"Reaction [beta]"

Wikia launches open source search engine 8 Jan 2008

Wikia Search, the open source search engine project backed by Wikipedia co-founder Jimbo Wales, officially launched yesterday after more than a year of development.

Wikia Search was originally announced at the end of 2006, but for all the talk of "openness" and "transparency", there were no real details about how the system would work. While the project came into sharper focus in July 2007, when Wikia acquired the Grub indexing system and released it under an open source license, it took until last month to enter a "pre-alpha" state suitable for limited user testing.

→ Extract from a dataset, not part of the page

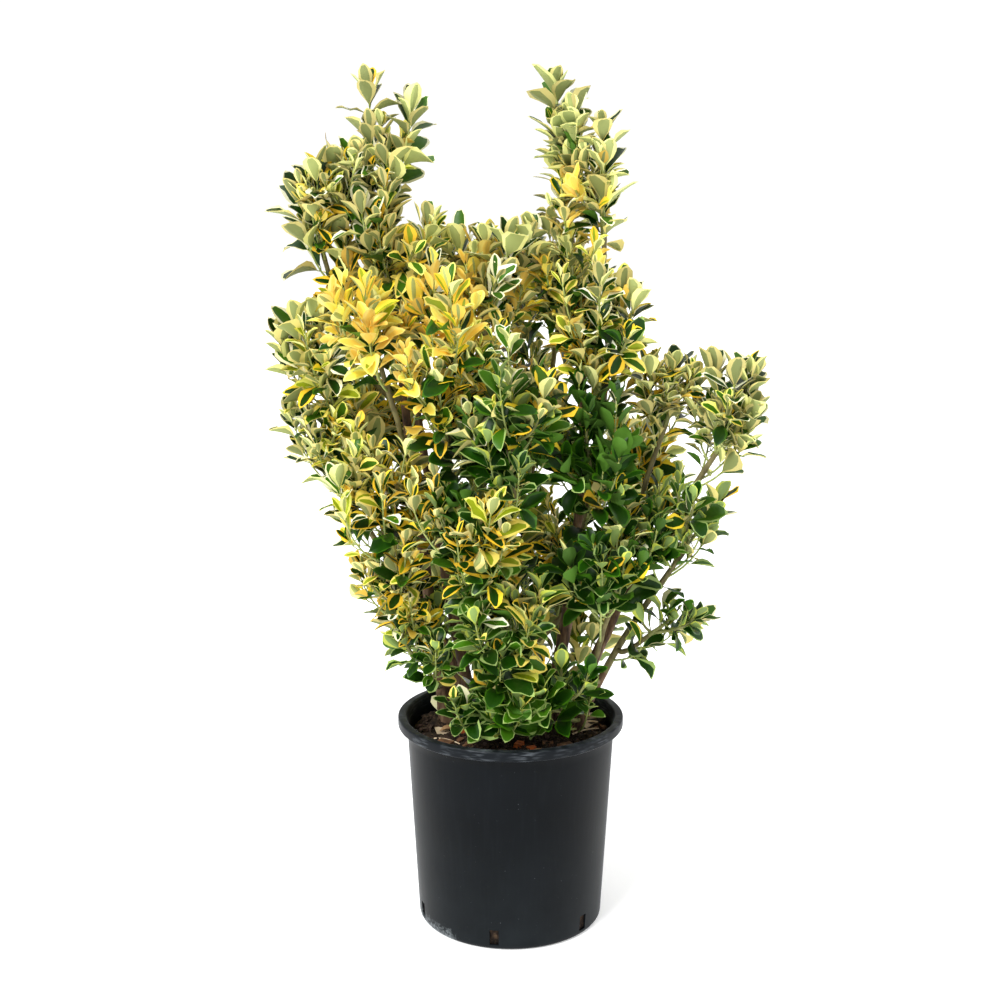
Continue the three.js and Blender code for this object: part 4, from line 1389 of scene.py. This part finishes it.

In an interview with ars technica, Wales says that "Wikia Search will be open to users in two ways. First, anyone can rank search results by using a simple five-star system. Second, the backend systems that power Wikia Search will all be open-source projects like Grub, and anyone with a bent for coding can get their hands dirty with the actual search algorithms that operate in the background."

Sounds like some major battles lie ahead with SEO spammers then! (It's not hard to imagine these unscrupulous parties hiring thousands of sweat shop workers to give their content millions of five star rankings, for example).

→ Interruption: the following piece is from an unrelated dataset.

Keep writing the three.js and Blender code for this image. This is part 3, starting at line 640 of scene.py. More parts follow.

Interestingly, Wales sees "algorithmic transparency" as Wikia Search's ultimate guiding principle and makes a great point about how search engine algorithms are essentially little more than political / editorial statements:

"Other search engines keep their algorithms hidden in an attempt to keep site operators from gaming the system and competitors from seeing how it works. But Wales believes that it's important to know how the algorithm works, since each algorithm makes an editorial statement.

"This isn't the way that most people think about algorithms, which seem like the ultimate expressions of unbiased machine processing. Wales turns to an example to make his point: searching for 'Thomas Jefferson' might return a page of ten links. Those links ostensibly represent the most important information about him, but are they? Who says so? The way the algorithm was tuned and constructed means that even these results are 'an editorial statement' about the sorts of pages that are important. Algorithms of this kind aren't neutral any more than the people who create them are."